Un reino de este mundo
Petrificada en el tiempo, la Iglesia sufre ahora la crisis de la pederastia y deberá adaptarse a la Justicia terrenal
Actualizado: GuardarEn los años cincuenta y sesenta religiosos de todas las órdenes, frailes, curas de pueblo, misioneros recién llegados del Congo Belga o de la India rastrillaban colegios, escuelas, institutos y parroquias, en un afán casi obsesivo de «descubrir vocaciones». La presencia de los enviados a detectar a los chicos en cuya frente se habría posado el dedo de la selección divina excitaba las aulas sobremanera. En las parroquias de la España rural la recogida de vocaciones era especialmente fructífera porque si la vocación no se manifestaba con la claridad necesaria en el candidato sus progenitores daban el último empujoncito. Si el chico había salido aplicado, a cambio de alistarse en el tropa sacerdotal, estaba garantizada su alimentación en régimen de internado, su formación especializada en humanidades y un oficio respetable para el futuro, mal remunerado, pero seguro. Y, con suerte, el muchacho podía llegar a obispo. Se construyeron enormes seminarios para albergar aquella multitud de aspirantes que luego habría que encauzar hacia la docencia, el sacerdocio puro y duro o la estimulante misión en los continentes pobres. Ahí se fraguaron algunas generaciones de profesionales que saltaron del barco antes de que los votos les comprometieran a perpetuidad pero también miles de religiosos que empujados por la miseria en sus hogares de posguerra o deslumbrados por las imágenes de la jungla y la sotana blanca, la choza, el negrito, las lanzas y el salacot, acabaron cautivos en polvorientas sacristías sin vocación, sin aventura, sin horizonte.

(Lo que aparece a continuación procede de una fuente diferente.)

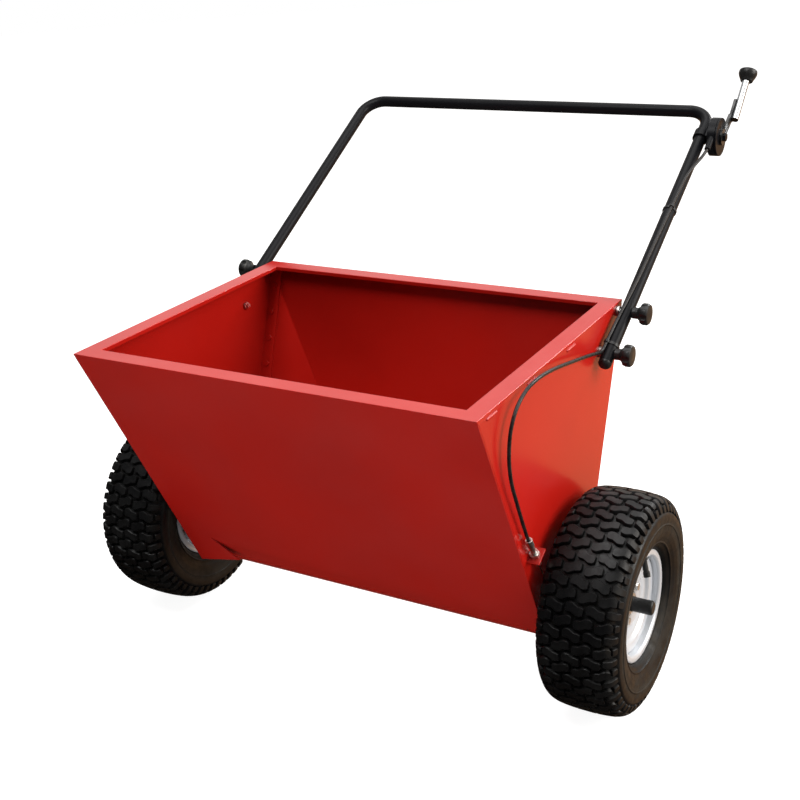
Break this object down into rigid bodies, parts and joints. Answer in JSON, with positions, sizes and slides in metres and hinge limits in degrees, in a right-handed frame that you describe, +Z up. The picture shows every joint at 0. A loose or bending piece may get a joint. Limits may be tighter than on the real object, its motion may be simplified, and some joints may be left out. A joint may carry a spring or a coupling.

Más tarde el desarrollo, el hedonismo, el sesenta y ocho, el olvido del hambre cambiaron radicalmente el escenario socioeconómico en España, en Irlanda, en Italia, en Alemania y el acceso masivo a la educación gratuita pinchó la burbuja religiosa de posguerra. Los desmesurados seminarios quedaron vacíos como esqueletos del pasado y la Iglesia asistió perpleja a la «crisis de vocaciones». En el desconcierto de la indiferencia social a la oferta sacerdotal la comunidad dirigida desde Roma ya no logró recuperar la sintonía con la calle. Ni adaptar su lenguaje y el rito a los cambios; ni romper el silencio y la oscuridad del pecado y el delito de los abusos pedófilos; ni permeabilizar sus estructuras al avance de los derechos de la democracia burguesa. Petrificada en estructuras añejas ahora sufre la gran crisis de la pederastia, donde se combinan facturas que surgen de un pasado que creían enterrado con la guerra sigilosa de las confesiones por una parte del pastel. Algunos «empresarios morales» intentan descalificar la voz de su Pontífice mientras sigue la tortura de los recuerdos de las víctimas que aflora al calor de indemnizaciones que no absuelven del crimen sin castigo. El reino de la Iglesia es de este mundo pero si no acepta sus reglas de juego en la Justicia terrenal la brecha se hará cada vez más grande.